What is needed:
Below are records to be output exactly, every one of them.

(Data extracted from a collection)
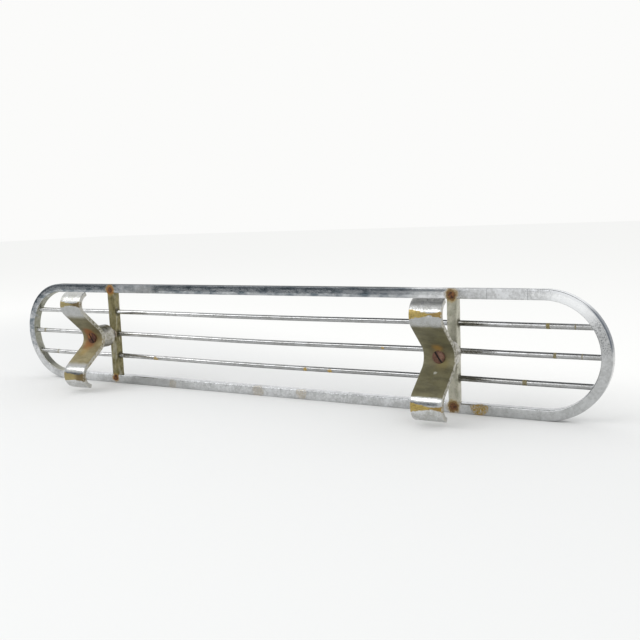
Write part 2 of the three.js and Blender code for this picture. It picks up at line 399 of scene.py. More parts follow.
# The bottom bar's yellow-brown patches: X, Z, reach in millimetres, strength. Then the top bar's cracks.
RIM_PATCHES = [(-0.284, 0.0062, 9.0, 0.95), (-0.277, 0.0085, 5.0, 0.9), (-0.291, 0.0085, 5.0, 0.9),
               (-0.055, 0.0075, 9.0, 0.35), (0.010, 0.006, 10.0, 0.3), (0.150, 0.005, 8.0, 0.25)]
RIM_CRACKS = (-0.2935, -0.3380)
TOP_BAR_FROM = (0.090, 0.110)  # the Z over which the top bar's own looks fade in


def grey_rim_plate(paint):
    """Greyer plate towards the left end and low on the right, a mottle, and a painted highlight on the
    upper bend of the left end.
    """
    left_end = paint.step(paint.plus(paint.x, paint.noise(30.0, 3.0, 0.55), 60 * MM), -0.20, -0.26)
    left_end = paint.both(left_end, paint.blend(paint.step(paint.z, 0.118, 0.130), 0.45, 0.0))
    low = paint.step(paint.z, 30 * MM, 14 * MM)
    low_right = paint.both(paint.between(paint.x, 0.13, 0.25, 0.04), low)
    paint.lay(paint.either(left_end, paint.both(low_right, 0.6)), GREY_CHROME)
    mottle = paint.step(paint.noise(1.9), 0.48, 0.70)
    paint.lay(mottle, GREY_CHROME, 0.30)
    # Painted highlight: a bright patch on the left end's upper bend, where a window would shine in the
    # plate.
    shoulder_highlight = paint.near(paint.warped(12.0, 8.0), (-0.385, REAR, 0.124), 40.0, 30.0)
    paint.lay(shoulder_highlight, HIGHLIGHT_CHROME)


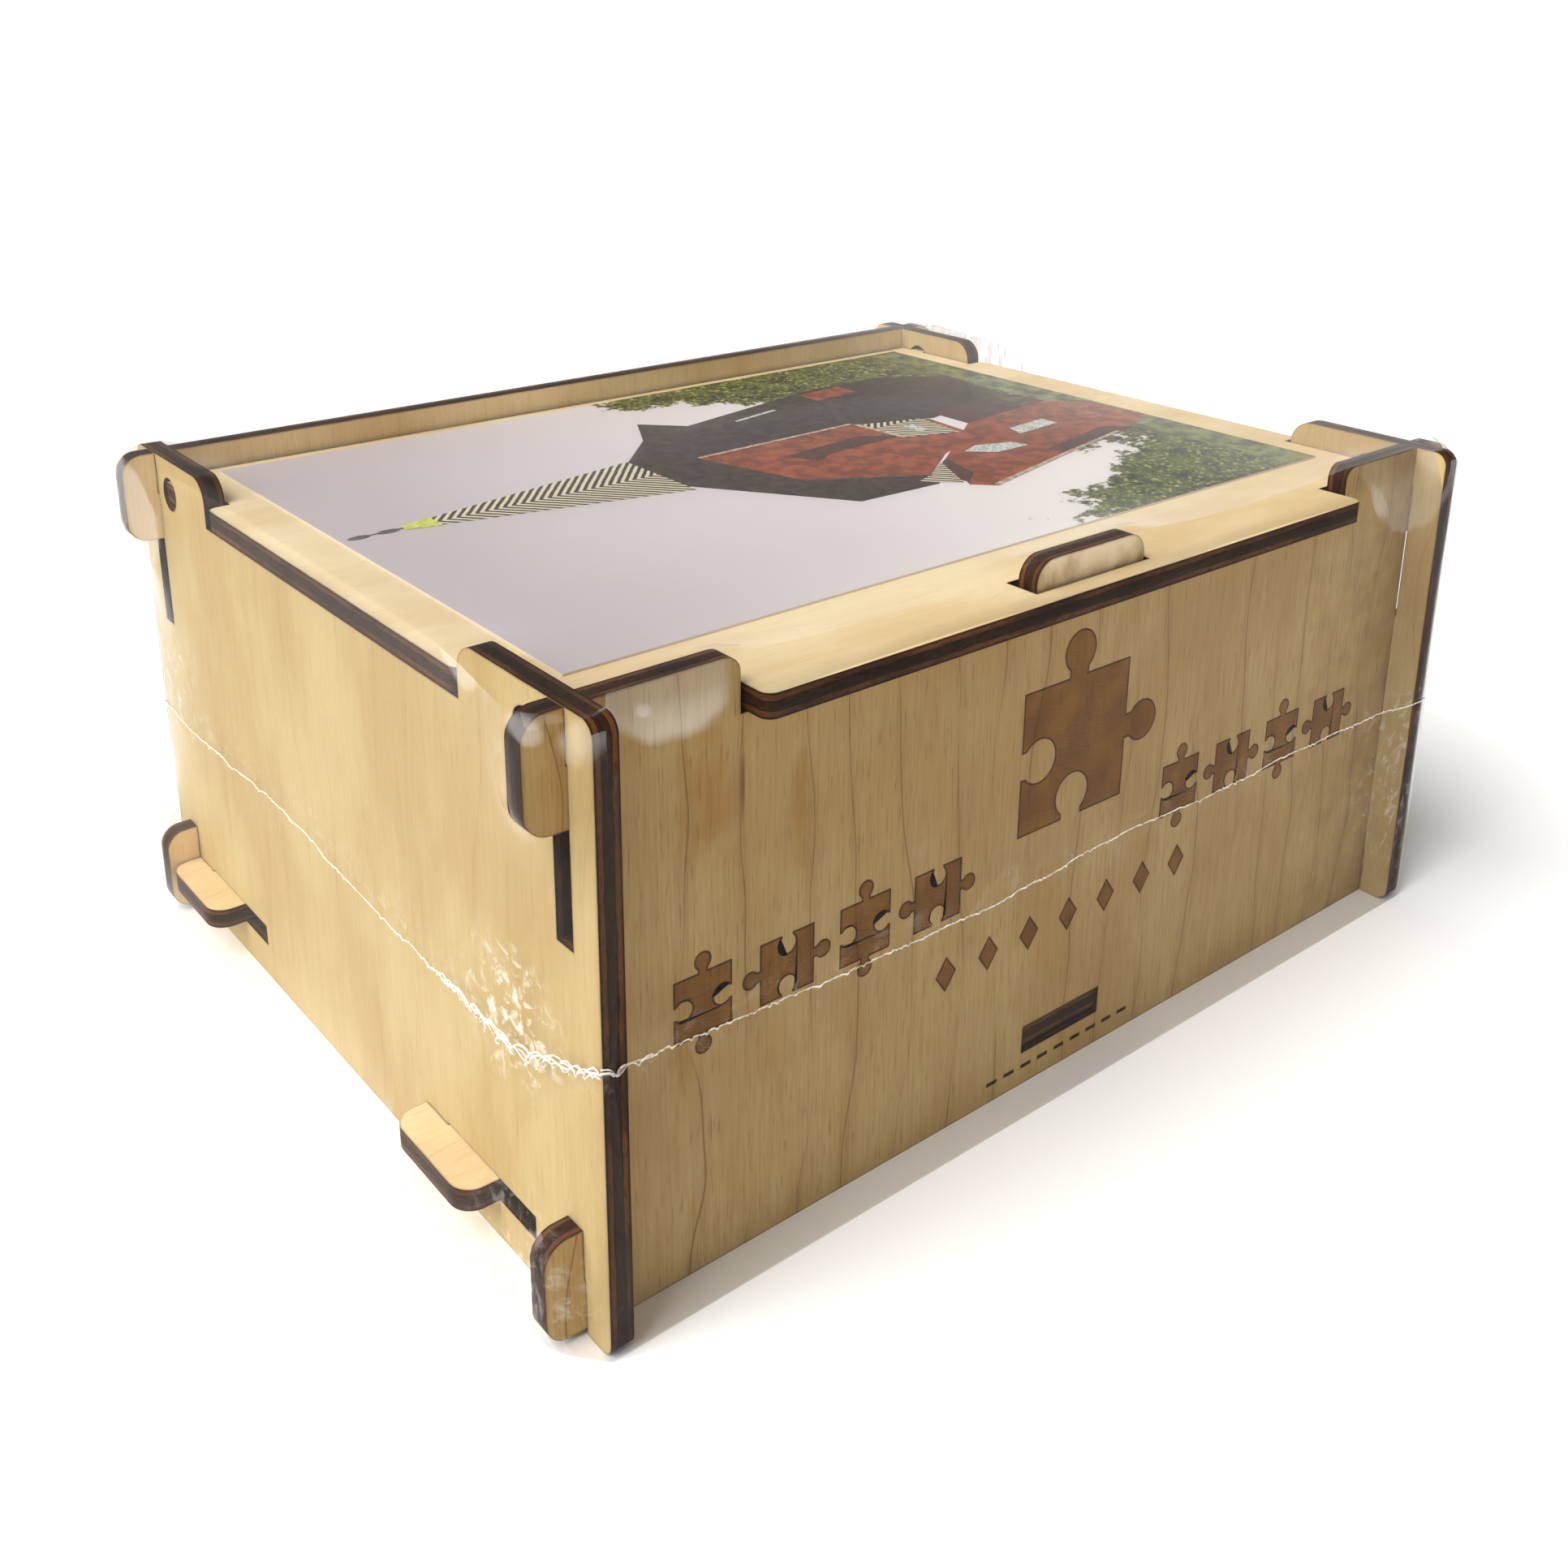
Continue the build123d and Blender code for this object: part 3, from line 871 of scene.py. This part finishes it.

Exercise response:
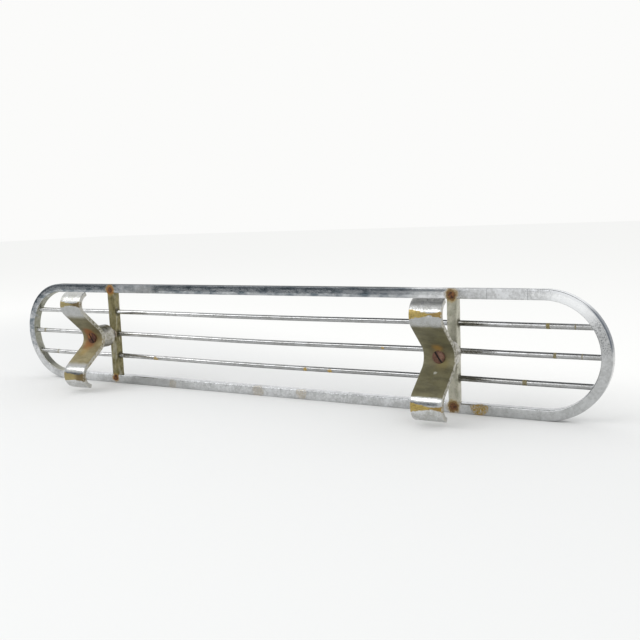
Write part 2 of the three.js and Blender code for this picture. It picks up at line 399 of scene.py. More parts follow.
# The bottom bar's yellow-brown patches: X, Z, reach in millimetres, strength. Then the top bar's cracks.
RIM_PATCHES = [(-0.284, 0.0062, 9.0, 0.95), (-0.277, 0.0085, 5.0, 0.9), (-0.291, 0.0085, 5.0, 0.9),
               (-0.055, 0.0075, 9.0, 0.35), (0.010, 0.006, 10.0, 0.3), (0.150, 0.005, 8.0, 0.25)]
RIM_CRACKS = (-0.2935, -0.3380)
TOP_BAR_FROM = (0.090, 0.110)  # the Z over which the top bar's own looks fade in


def grey_rim_plate(paint):
    """Greyer plate towards the left end and low on the right, a mottle, and a painted highlight on the
    upper bend of the left end.
    """
    left_end = paint.step(paint.plus(paint.x, paint.noise(30.0, 3.0, 0.55), 60 * MM), -0.20, -0.26)
    left_end = paint.both(left_end, paint.blend(paint.step(paint.z, 0.118, 0.130), 0.45, 0.0))
    low = paint.step(paint.z, 30 * MM, 14 * MM)
    low_right = paint.both(paint.between(paint.x, 0.13, 0.25, 0.04), low)
    paint.lay(paint.either(left_end, paint.both(low_right, 0.6)), GREY_CHROME)
    mottle = paint.step(paint.noise(1.9), 0.48, 0.70)
    paint.lay(mottle, GREY_CHROME, 0.30)
    # Painted highlight: a bright patch on the left end's upper bend, where a window would shine in the
    # plate.
    shoulder_highlight = paint.near(paint.warped(12.0, 8.0), (-0.385, REAR, 0.124), 40.0, 30.0)
    paint.lay(shoulder_highlight, HIGHLIGHT_CHROME)


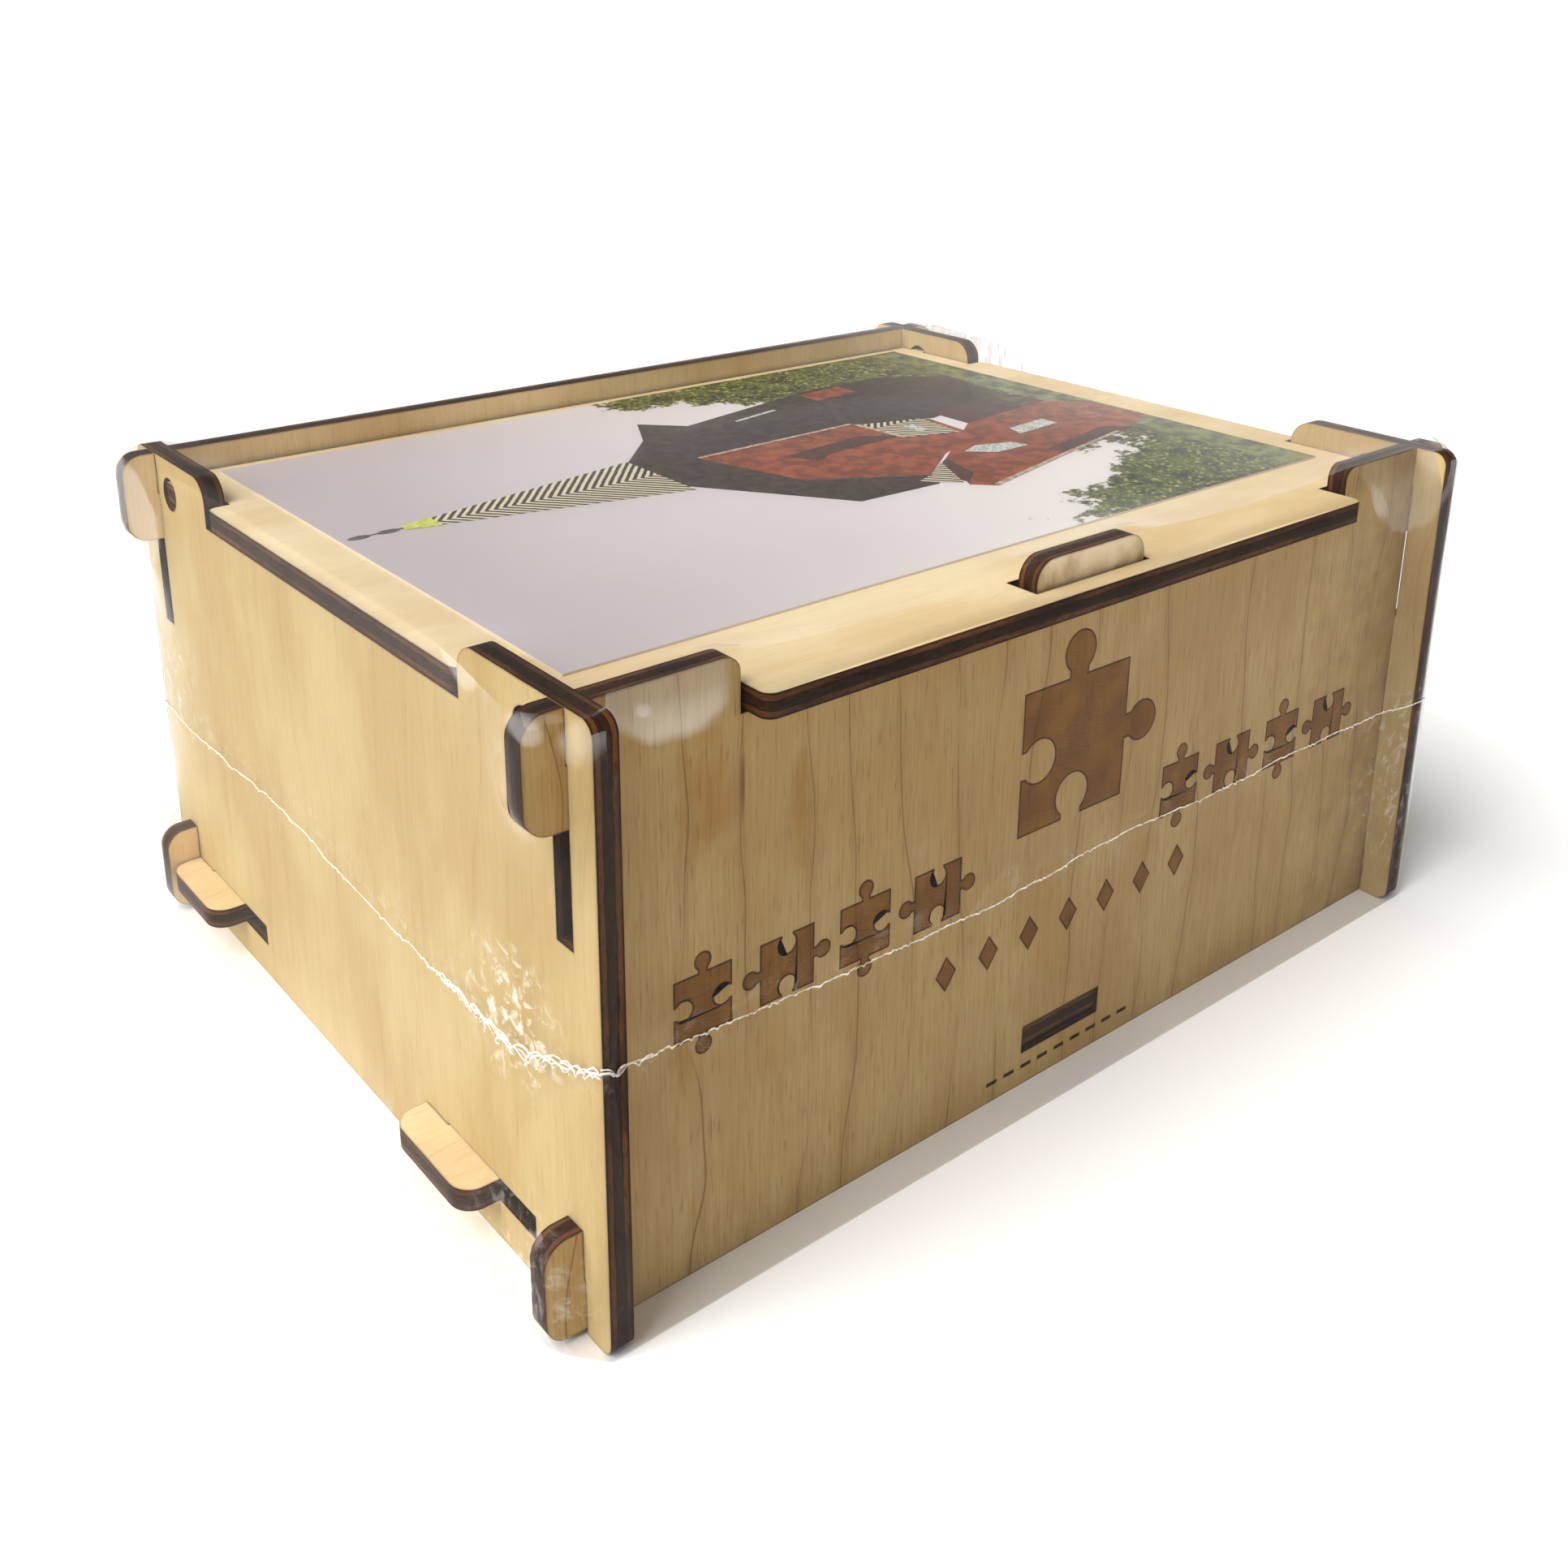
Continue the build123d and Blender code for this object: part 3, from line 871 of scene.py. This part finishes it.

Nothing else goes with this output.